PROBLEM DESCRIPTION:
Search the material below for the string "scene" and extract each line that has it.

begin GIVEN INFORMATION

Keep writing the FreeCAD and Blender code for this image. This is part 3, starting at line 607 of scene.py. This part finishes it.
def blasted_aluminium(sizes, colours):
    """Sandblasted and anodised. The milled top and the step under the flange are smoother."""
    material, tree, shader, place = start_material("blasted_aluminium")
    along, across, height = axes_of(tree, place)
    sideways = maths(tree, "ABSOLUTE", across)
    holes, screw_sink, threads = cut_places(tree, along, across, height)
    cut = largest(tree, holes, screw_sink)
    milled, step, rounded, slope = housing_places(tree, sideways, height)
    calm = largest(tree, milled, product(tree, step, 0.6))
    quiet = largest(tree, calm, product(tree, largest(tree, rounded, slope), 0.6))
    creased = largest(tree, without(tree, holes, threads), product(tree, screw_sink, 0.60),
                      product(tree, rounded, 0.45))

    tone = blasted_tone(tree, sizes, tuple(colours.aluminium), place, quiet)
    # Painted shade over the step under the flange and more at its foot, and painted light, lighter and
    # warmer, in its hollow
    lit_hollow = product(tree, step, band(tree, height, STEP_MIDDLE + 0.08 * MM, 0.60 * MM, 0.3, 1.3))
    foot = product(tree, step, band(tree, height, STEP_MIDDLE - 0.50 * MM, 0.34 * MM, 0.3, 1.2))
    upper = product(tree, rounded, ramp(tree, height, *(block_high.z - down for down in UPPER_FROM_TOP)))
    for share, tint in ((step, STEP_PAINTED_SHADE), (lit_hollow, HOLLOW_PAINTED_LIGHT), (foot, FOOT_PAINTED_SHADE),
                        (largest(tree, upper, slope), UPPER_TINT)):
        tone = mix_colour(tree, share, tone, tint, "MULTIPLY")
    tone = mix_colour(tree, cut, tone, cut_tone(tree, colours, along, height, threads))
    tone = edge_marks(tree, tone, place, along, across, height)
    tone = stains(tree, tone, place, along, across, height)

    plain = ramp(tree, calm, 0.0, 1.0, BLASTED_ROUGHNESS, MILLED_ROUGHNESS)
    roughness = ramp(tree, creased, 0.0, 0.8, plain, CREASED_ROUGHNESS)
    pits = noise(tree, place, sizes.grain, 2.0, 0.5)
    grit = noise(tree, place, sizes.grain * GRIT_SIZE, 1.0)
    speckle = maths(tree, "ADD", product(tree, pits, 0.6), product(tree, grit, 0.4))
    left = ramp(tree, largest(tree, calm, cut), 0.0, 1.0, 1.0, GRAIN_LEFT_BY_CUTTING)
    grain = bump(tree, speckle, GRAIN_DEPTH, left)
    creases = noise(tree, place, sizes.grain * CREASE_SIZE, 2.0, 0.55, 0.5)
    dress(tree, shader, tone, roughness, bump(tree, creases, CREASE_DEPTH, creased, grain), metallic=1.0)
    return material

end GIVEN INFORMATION
begin GIVEN INFORMATION

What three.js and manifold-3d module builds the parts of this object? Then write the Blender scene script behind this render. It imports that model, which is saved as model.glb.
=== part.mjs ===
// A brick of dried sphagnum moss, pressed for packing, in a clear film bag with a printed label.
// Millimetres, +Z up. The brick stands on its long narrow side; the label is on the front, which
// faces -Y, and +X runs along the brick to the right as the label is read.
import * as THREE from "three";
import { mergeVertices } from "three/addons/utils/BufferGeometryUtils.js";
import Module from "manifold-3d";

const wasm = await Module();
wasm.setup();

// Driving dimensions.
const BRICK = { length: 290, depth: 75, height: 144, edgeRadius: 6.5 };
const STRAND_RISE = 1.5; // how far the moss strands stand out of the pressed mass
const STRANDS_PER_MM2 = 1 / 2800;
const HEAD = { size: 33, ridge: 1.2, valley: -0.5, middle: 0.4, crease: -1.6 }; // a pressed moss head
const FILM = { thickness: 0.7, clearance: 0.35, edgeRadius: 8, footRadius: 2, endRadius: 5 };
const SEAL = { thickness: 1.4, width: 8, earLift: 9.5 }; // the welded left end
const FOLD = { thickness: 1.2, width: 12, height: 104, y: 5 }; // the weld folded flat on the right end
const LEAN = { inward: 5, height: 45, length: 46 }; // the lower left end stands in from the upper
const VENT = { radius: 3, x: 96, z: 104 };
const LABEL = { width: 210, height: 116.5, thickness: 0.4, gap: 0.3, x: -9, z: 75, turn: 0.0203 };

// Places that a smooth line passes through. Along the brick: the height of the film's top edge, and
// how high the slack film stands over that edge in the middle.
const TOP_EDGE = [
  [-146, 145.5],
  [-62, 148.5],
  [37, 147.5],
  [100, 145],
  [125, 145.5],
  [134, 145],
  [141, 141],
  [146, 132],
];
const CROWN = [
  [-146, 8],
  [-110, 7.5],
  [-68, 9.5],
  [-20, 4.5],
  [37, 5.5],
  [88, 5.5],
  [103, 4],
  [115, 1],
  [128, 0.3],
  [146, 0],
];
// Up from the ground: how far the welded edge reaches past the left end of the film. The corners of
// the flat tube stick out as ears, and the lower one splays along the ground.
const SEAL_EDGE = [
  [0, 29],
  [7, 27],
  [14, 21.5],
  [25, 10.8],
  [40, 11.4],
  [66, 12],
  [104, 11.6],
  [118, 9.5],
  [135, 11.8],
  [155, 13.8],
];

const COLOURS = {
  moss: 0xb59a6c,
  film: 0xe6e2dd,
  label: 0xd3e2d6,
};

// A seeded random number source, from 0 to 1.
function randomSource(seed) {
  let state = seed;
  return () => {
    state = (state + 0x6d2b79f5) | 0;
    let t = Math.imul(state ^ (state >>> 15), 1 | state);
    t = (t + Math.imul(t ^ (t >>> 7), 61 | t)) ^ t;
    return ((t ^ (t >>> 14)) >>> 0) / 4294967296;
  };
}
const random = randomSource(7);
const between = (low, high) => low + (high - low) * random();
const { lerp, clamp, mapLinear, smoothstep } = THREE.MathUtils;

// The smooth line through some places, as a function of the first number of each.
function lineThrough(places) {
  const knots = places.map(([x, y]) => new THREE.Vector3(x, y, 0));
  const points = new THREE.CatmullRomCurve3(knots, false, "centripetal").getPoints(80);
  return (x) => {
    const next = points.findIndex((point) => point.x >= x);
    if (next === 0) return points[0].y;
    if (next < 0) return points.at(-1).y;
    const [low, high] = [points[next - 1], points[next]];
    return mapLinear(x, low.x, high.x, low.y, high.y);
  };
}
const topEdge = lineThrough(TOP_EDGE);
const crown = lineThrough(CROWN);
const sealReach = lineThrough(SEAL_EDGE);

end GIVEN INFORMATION
begin GIVEN INFORMATION

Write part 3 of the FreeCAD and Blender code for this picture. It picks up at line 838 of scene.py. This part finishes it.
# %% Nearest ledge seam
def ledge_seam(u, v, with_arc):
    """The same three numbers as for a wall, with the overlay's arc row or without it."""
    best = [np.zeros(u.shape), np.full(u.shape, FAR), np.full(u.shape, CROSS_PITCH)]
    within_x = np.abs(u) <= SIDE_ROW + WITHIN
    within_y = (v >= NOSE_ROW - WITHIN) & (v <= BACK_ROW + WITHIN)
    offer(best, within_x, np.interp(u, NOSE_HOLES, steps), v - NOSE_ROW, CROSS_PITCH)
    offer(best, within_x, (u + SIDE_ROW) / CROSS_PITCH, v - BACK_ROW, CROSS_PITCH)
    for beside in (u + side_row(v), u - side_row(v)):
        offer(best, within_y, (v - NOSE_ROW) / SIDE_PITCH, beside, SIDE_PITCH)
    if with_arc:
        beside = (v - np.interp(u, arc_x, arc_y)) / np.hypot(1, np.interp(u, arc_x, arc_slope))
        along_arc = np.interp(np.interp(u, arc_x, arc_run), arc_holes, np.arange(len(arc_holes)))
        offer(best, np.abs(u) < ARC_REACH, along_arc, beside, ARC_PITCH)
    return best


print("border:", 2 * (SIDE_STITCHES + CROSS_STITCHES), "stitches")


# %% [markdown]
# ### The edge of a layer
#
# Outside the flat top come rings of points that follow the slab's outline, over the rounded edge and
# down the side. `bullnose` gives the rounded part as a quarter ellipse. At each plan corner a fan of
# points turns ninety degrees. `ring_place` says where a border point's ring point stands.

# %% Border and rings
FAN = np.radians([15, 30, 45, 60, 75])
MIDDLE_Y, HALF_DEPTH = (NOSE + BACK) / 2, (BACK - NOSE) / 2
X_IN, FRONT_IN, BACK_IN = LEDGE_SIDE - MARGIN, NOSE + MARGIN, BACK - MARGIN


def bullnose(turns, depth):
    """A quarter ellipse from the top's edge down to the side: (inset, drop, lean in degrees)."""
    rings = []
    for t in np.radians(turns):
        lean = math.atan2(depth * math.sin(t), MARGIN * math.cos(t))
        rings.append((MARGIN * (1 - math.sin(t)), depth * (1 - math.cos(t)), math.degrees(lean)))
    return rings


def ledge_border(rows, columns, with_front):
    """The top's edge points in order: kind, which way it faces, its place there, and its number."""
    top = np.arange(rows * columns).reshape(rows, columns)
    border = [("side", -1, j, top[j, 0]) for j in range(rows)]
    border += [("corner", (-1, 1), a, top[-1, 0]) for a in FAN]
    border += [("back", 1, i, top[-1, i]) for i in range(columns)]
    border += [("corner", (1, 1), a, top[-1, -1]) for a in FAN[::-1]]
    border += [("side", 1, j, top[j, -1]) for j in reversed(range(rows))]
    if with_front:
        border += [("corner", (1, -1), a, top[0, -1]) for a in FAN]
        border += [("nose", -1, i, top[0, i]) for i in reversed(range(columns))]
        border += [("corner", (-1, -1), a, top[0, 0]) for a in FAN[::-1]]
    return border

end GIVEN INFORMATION

EXPECTED ANSWER:
Keep writing the FreeCAD and Blender code for this image. This is part 3, starting at line 607 of scene.py. This part finishes it.
What three.js and manifold-3d module builds the parts of this object? Then write the Blender scene script behind this render. It imports that model, which is saved as model.glb.
Write part 3 of the FreeCAD and Blender code for this picture. It picks up at line 838 of scene.py. This part finishes it.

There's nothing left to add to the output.